Every year, the English College in Prague community remembers those who died serving their country.
Remembrance Sunday has its origins after World War I, which ended on the eleventh hour of the eleventh day of the eleventh month. Every year, on the nearest Sunday to 11 November, every village, town and city in the UK holds a remembrance ceremony and there is a two minutes silence at 11am as a unifying community act of remembrance. The largest ceremony takes place at the Cenotaph in London where our Royal Patron, His Majesty King Charles III, lays a wreath of poppies.
Poppy Appeal
Here in school, we hold an assembly during the week before Remembrance Sunday. We sell red paper poppies for the Royal British Legion’s Poppy Appeal. Ex-service men and women make the poppies to support the charity’s work, which is to help those who still need its support today.
This year, Annexe School Council President, Ellen Semeradová, spoke at an assembly about what Remembrance is and what it is we are remembering. We were reminded that the poppy was adopted as a symbol of remembrance after WWI because it symbolised the return of colour to the battle fields of Flanders, as the poppy was the first flower to grow again after the end of the war.
Remembrance Sunday
Ellen and her co-Presidents, Anežka Bahbouhová and Tadeáš Vacha, together with student representatives on the School Council, Esme Kalovcová and Aneta Krejdlová, joined Dr Brown, Mr Emmerson and Mrs Hearn at Prague’s own Remembrance ceremony. It took place in the Commonwealth War Cemetery in Olšany and the British Ambassador, Matt Field OBE, led the ceremony. Mrs Hearn’s late father, Rudolf Poledník, was a Czech airman in the Royal Air Force during WWII. His name is engraved on the plinth of the Winged Lion memorial at Malostranská.

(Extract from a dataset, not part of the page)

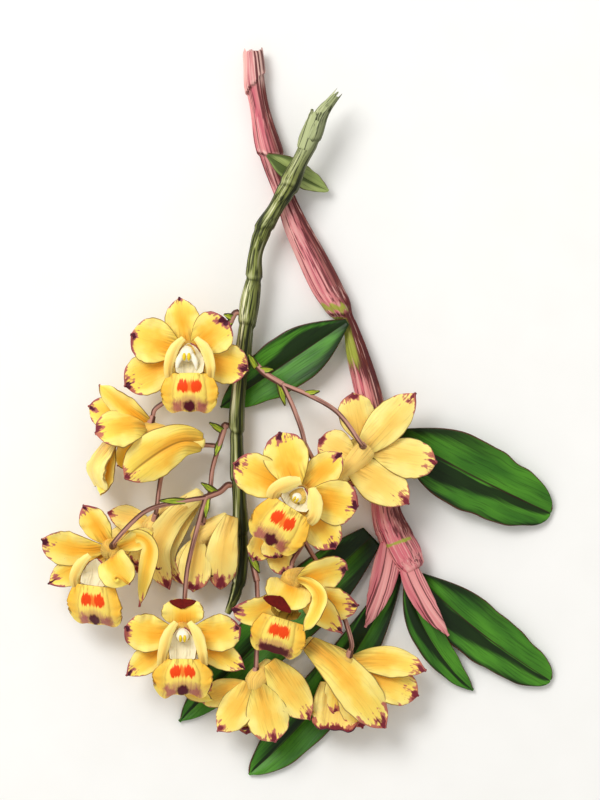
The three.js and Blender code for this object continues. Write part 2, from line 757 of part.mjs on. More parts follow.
function bract(from, to, width) {
  const pointed = { facing: [0, 0, 1], outline: BRACT, thick: BRACT_THICK, cup: 0.3, bow: 0.3, rows: 3 };
  return blade({ ...pointed, from, to, width });
}

const RACEMES = {
  raceme_top: {
    y: 28.5,
    leave: [-1, -0.3, 0],
    rachis: [[-19, 23.5, 7.8], [-24, 17, 8]],
    pedicels: [
      { bloom: "bloom_top", points: [[-24, 17, 8], [-23.4, 18.4, 9.4]] },
      { bloom: "bloom_side_left", points: [[-24, 17, 8], [-25.5, 10.5, 8], [-32, 5.6, 10]] },
    ],
    bracts: [
      [[-18, 25, 7.8], [-20.5, 23.4, 9.6], 1.8],
      [[-17.4, 26, 7.8], [-20, 27, 8.6], 1.8],
    ],
  },
  raceme_right: {
    y: 15,
    leave: [1, -0.4, 0.5],
    rachis: [[-9, 11, 10.4], [-4, 7.8, 12]],
    pedicels: [
      { bloom: "bloom_back_right", points: [[-4, 7.8, 12], [3, 5, 14], [11, 0.2, 17.8]] },
      { bloom: "bloom_middle", points: [[-4, 7.8, 12], [-0.8, 1, 14], [2, -8, 16.5]] },
      {
        bloom: "bloom_lower_middle",
        points: [[2, -8, 16.5], [6, -17, 13.2], [6, -27, 12], [2, -35, 13.2]],
      },
      {
        bloom: "bloom_bottom_right",
        points: [[2, -35, 13.2], [8.5, -46, 11], [12.6, -55, 13]],
      },
    ],
    bracts: [
      [[-11.2, 12.5, 9.7], [-13.2, 16.2, 11.4], 2],
      [[-10, 11.7, 10.1], [-6.4, 11.8, 11.6], 2],
      [[-5, 8.6, 11.8], [-3.2, 2, 11.2], 1.9],
      [[2.2, 5.3, 13.8], [6.2, 6, 14.8], 1.6],
    ],
  },
  raceme_left: {
    y: -4,
    leave: [-1, 0.2, 0],
    rachis: [[-20.2, -5, 7.6], [-21.4, -9, 8.6]],
    pedicels: [
      {
        bloom: "bloom_pale_hanging",
        points: [[-21.4, -9, 8.6], [-23.2, -15.6, 7.4], [-23.8, -21.5, 8.6]],
      },
      {
        bloom: "bloom_pale_left",
        points: [[-21.4, -9, 8.6], [-25.4, -8.8, 5.4], [-32, -9.6, 4.6], [-36.4, -15, 6.4]],
      },
    ],
    bracts: [
      [[-20.2, -5, 7.6], [-24, -2.6, 9.4], 1.9],
      [[-21, -7.6, 8.2], [-22.4, -11.8, 9.8], 1.9],
    ],
  },
  raceme_far_left: {
    y: -19.4,
    leave: [-1, -0.1, 0.5],
    rachis: [[-21, -21.4, 9.6], [-25, -23, 12.4]],
    pedicels: [
      {
        bloom: "bloom_far_left",
        points: [[-25, -23, 12.4], [-31, -24, 14.6], [-41, -26.6, 17.4]],
      },
      {
        bloom: "bloom_lower_left",
        points: [[-25, -23, 12.4], [-27.4, -32, 12.8], [-30, -43, 12]],
      },
    ],
    bracts: [
      [[-22, -21.8, 10.3], [-26.2, -19, 12.4], 2],
      [[-30.4, -24, 14.5], [-37.6, -23.8, 16.8], 1.9],
      [[-24.4, -23, 12], [-25, -28.6, 12.6], 1.8],
    ],
  },
  raceme_low: {
    y: -36.5,
    leave: [1, -0.3, -0.2],
    rachis: [[-12.2, -40.2, 5.6], [-11, -46, 7.2]],
    pedicels: [
      { bloom: "bloom_bottom_left", points: [[-11, -46, 7.2], [-10.6, -56, 8.6]] },
      { bloom: "bloom_behind", points: [[-12.2, -40.2, 5.6], [-12.4, -37, 5.8]] },
    ],
    bracts: [
      [[-12.6, -39.2, 5.4], [-10.2, -43.8, 7.6], 2.2],
    ],
  },
};

function racemePieces({ y, leave, rachis, pedicels, bracts }) {
  const foot = besideCane(FLOWERING_CANE, y, leave, 2 * GAP);
  const outside = offset(foot, leave, RACHIS_RADIUS).toArray();
  const main = tube([foot, outside, ...rachis].map((p) => [...p, RACHIS_RADIUS]), { sides: 6, steps: 5 });
  const stalks = pedicels.map(({ points, bloom }) => pedicel(points, BLOOMS[bloom]));
  return [main, ...stalks, ...bracts.map((points) => bract(...points))];
}

// ---- the cutting ---------------------------------------------------------------------
const cutting = new THREE.Group();

function add(name, pieces, colour) {
  const material = new THREE.MeshStandardMaterial({ metalness: 0, ...COLOURS[colour] });
  const mesh = new THREE.Mesh(join(pieces), material);
  mesh.name = name;
  cutting.add(mesh);
}

add("cane_leafy", leafyCane(), "pink");
add("cane_flowering", [floweringCane()], "green");
for (const [name, spec] of Object.entries(LEAVES)) add(name, [leaf(spec)], "leaf");
for (const [name, spec] of Object.entries(RACEMES)) add(name, racemePieces(spec), "stalk");
for (const [name, spec] of Object.entries(BLOOMS)) add(name, bloomPieces(spec), "petal");

export default cutting;
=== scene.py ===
"""A cutting of a yellow dendrobium orchid, laid on a table.

Two canes lie across each other: a pink one in its sheaths, with seven leaves, and a leafless
green one that carries five sprays and twelve blooms. Sizes are in millimetres, in the frame
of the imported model: the origin is on the table under the middle of the cutting, +Y runs
towards the torn upper ends of the canes, and +Z is up.
"""

import logging
from dataclasses import dataclass, field, replace
from enum import Enum
from typing import Callable

import bpy
import numpy as np
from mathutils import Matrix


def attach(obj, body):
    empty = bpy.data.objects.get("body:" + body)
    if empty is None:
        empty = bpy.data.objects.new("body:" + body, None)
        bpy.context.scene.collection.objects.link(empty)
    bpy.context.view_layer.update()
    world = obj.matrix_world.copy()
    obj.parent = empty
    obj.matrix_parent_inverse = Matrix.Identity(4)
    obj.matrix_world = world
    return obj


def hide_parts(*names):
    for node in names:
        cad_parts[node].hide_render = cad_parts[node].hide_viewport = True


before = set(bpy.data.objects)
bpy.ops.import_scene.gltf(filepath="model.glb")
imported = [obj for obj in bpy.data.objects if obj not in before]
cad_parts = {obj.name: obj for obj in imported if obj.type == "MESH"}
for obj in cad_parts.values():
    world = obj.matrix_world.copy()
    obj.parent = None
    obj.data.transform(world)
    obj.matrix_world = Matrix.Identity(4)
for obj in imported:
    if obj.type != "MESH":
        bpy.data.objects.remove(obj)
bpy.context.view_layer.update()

log = logging.getLogger("cutting")

MM = 0.001
PETAL_THICK = 0.55
LEAF_THICK = 0.7
BRACT_THICK = 0.5
GAP = 0.3
PEDICEL_RADIUS = 0.66
PEDICEL_RUN = 1.6
RACHIS_RADIUS = 0.9
OVARY_RADIUS = 1.1
CHIN_RADIUS = 3.0
CHIN_FRONT = 1.3
FOOT = 2.0
LAYER = 0.75
HANGING = (0.0, -0.35, -1.0)
SCROLL_RADIUS = 0.42
LOBE_WIDTH = 15.8
LOBE_TOP = 5.8
THROAT_WIDTH = 10.0
ARMS_FROM = 0.75
RIM_SHARE = 0.75
PETAL_GLOW = (0.1, (1.0, 0.5, 0.12))
UP = (0, 0, 1)
POINTED_TIP = 0.24
TISSUE_WAVE = 0.45

Point = tuple[float, float, float]
Points = tuple[Point, ...]
Station = tuple[float, float, float, float]
Pair = tuple[float, float]
Relief = Callable[[np.ndarray, np.ndarray], np.ndarray]
Piece = bpy.types.Object
Material = bpy.types.Material
Socket = bpy.types.NodeSocket


# ---- vectors and curves ------------------------------------------------------------------
def vec(point: Point) -> np.ndarray:
    """A point or direction as an array."""
    return np.asarray(point, float)


def unit(direction: np.ndarray) -> np.ndarray:
    """The same direction, or directions, one long."""
    return direction / np.maximum(np.linalg.norm(direction, axis=-1, keepdims=True), 1e-9)


def smooth(value: np.ndarray, low: float, high: float) -> np.ndarray:
    """An even rise from 0 at low to 1 at high."""
    share = np.clip((value - low) / (high - low), 0.0, 1.0)
    return share * share * (3 - 2 * share)


def between(value: np.ndarray, *ends: float) -> np.ndarray:
    """A rise from 0 to 1 between the first two ends, and a fall back between the last two."""
    return smooth(value, *ends[:2]) * (1 - smooth(value, *ends[2:]))


def bump(value: np.ndarray, centre: float, reach: float) -> np.ndarray:
    """A soft bump that is 1 at centre and fades over reach."""
    return np.exp(-(((value - centre) / reach) ** 2))


class Spine:
    """A smooth curve through points, walked by its share of length."""

    SAMPLES = 24
    LOOK = 0.01

    def __init__(self, points: np.ndarray) -> None:
        """Lay the curve through points with three or more columns, the first three its place."""
        ends = [2 * points[0] - points[1], *points, 2 * points[-1] - points[-2]]
        steps = np.linspace(0, 1, self.SAMPLES, endpoint=False)[:, None]
        runs = [self._run(*ends[k : k + 4], steps) for k in range(len(points) - 1)]
        self.walk = np.vstack([*runs, points[-1:]])
        gaps = np.linalg.norm(np.diff(self.walk[:, :3], axis=0), axis=1)
        self.far = np.concatenate([[0.0], np.cumsum(gaps)])
        self.length = float(self.far[-1])

    @staticmethod
    def _run(a: np.ndarray, b: np.ndarray, c: np.ndarray, d: np.ndarray, t: np.ndarray) -> np.ndarray:
        """One stretch of a centripetal curve, from b to c."""
        first, mid, last = (
            max(float(np.linalg.norm((q - p)[:3])) ** 0.5, 1e-4) for p, q in ((a, b), (b, c), (c, d))
        )
        out = ((b - a) / first - (c - a) / (first + mid) + (c - b) / mid) * mid
        into = ((c - b) / mid - (d - b) / (mid + last) + (d - c) / last) * mid
        cube = 2 * b - 2 * c + out + into
        square = -3 * b + 3 * c - 2 * out - into
        return b + t * (out + t * (square + t * cube))

    def at(self, share: np.ndarray) -> np.ndarray:
        """The curve's columns at each share of its length, 0 to 1."""
        far = share * self.length
        return np.stack([np.interp(far, self.far, column) for column in self.walk.T], axis=-1)

    def tangent(self, share: np.ndarray) -> np.ndarray:
        """The way the curve runs at each share of its length."""
        ahead = self.at(np.minimum(share + self.LOOK, 1.0))[..., :3]
        behind = self.at(np.maximum(share - self.LOOK, 0.0))[..., :3]
        return unit(ahead - behind)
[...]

Our students play an important role in the ceremony, helping young Scouts, Cubs and Beavers from the 1st Prague Scout Group place religious symbols on the graves of the war dead buried in the cemetery.

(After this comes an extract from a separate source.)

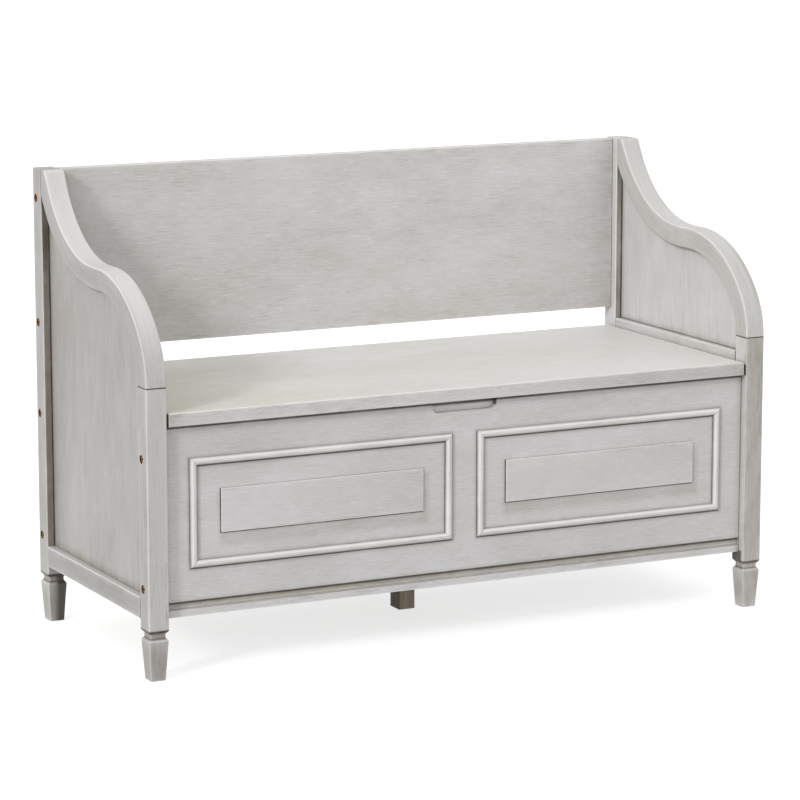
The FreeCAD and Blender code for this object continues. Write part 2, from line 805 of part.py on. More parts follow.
def frame_strips(side):
    """The four mitred strips of one frame, by name."""
    x_low, x_high, z_low, z_high = frame_outline(side)
    wide, tall = x_high - x_low, z_high - z_low
    runs = {"bottom": (wide, 0, x_low, z_low), "right": (tall, -90, x_high, z_low),
            "top": (wide, -180, x_high, z_high), "left": (tall, -270, x_low, z_high)}
    strips = {}
    for name, (length, angle, x, z) in runs.items():
        strip = moulding_strip(length)
        strip.rotate(FreeCAD.Vector(0, 0, 0), FreeCAD.Vector(0, 1, 0), angle)
        strip.translate(FreeCAD.Vector(x, y_panel_front, z))
        strips[name] = strip
    return strips


def raised_field(side):
    """Flat plaque in the middle of a frame."""
    x_low, x_high, z_low, z_high = frame_outline(side)
    y_face = y_panel_front - field_thickness
    body = box(x_low + field_inset, x_high - field_inset, y_face, y_panel_front,
               z_low + field_inset, z_high - field_inset)
    return rounded(body, field_edge_round, lambda edge: at(edge.BoundBox.YMax, y_face))


# Lid, bumpers and hinges

def hinge_places():
    """X of the middle of each hinge."""
    return [hinge_spacing * (i - (hinge_count - 1) / 2) for i in range(hinge_count)]


def hinge_screw_spots():
    """X and Y of the screws of the hinges."""
    spots = []
    for x in hinge_places():
        for step in (-1, 0, 1):
            back = hinge_outer_screw_back if step else hinge_middle_screw_back
            spots.append((x + step * hinge_screw_spread, y_lid_rear - back))
    return spots


def hinge_rod(x, half, radius):
    """Round bar on the hinge axis, half long each way from x."""
    return rod(radius, (x - half, y_hinge, z_hinge), (x + half, y_hinge, z_hinge))


def hinge_case_screw_places():
    """Screws down through the lower leaves into the hinge cleat."""
    z = z_panel_top + hinge_leaf_thickness
    return [((x, y, z), DOWN, hinge_screw_length) for x, y in hinge_screw_spots()]


def hinge_lid_screw_places():
    """Screws up through the upper leaves into the lid."""
    z = z_lid_bottom - hinge_leaf_thickness
    return [((x, y, z), UP, hinge_screw_length) for x, y in hinge_screw_spots()]


def knuckles(x, own, radius, spread):
    """Barrel parts of one leaf: every other one, starting with own."""
    pitch = hinge_length / hinge_knuckle_count
    rods = []
    for i in range(own, hinge_knuckle_count, 2):
        start = x - hinge_length / 2 + i * pitch + hinge_knuckle_gap / 2 - spread
        end = start + pitch - hinge_knuckle_gap + 2 * spread
        rods.append(rod(radius, (start, y_hinge, z_hinge), (end, y_hinge, z_hinge)))
    return rods


def hinge_leaf(x, own, z_low, screws):
    """One leaf with its barrel parts, its pin bore and its screw holes."""
    flat = box(x - hinge_length / 2, x + hinge_length / 2, y_lid_rear - hinge_leaf_reach, y_hinge,
               z_low, z_low + hinge_leaf_thickness)
    flat = less(flat, knuckles(x, 1 - own, hinge_knuckle_radius + hinge_relief, hinge_knuckle_gap))
    body = union([flat] + knuckles(x, own, hinge_knuckle_radius, 0.0))
    bore = hinge_rod(x, hinge_length / 2 + 1, hinge_pin_radius + running_clearance)
    return less(body, [bore] + [screw_hole(*place) for place in screws])


def hinge_pin(x):
    """Plain pin through all the barrel parts."""
    return hinge_rod(x, hinge_length / 2, hinge_pin_radius)


def lid_board():
    """Hinged seat board with rounded edges."""
    body = box(-x_lid, x_lid, y_lid_front, y_lid_rear, z_lid_bottom, seat_height)
    body = rounded(body, lid_top_round, lambda edge: at(edge.BoundBox.ZMin, seat_height))
    body = rounded(body, lid_bottom_round, lambda edge: at(edge.BoundBox.ZMax, z_lid_bottom)
                   and not at(edge.BoundBox.YMin, y_lid_rear))
    tools = [screw_hole(*place) for place in hinge_lid_screw_places()]
    for _, side in SIDES:
        tools += [screw_hole(*place) for place in stay_lid_screw_places(side)]
    return less(body, tools)


def lid_bumper(x):
    """Round pad on the top edge of the front panel."""
    return rod(bumper_radius, (x, y_front_bolt, z_panel_top), (x, y_front_bolt, z_lid_bottom))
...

They pause for a moment by each grave to remember the person buried there, all of them under 30 years old. Especially poignant are the graves that bear the words ‘Known unto God’. This means that it had not been possible to identify the soldier, sailor or airman buried there. It also means that somewhere, there is still a family who never knew what happened to their husband, son or brother, only that they had been recorded as Missing In Action.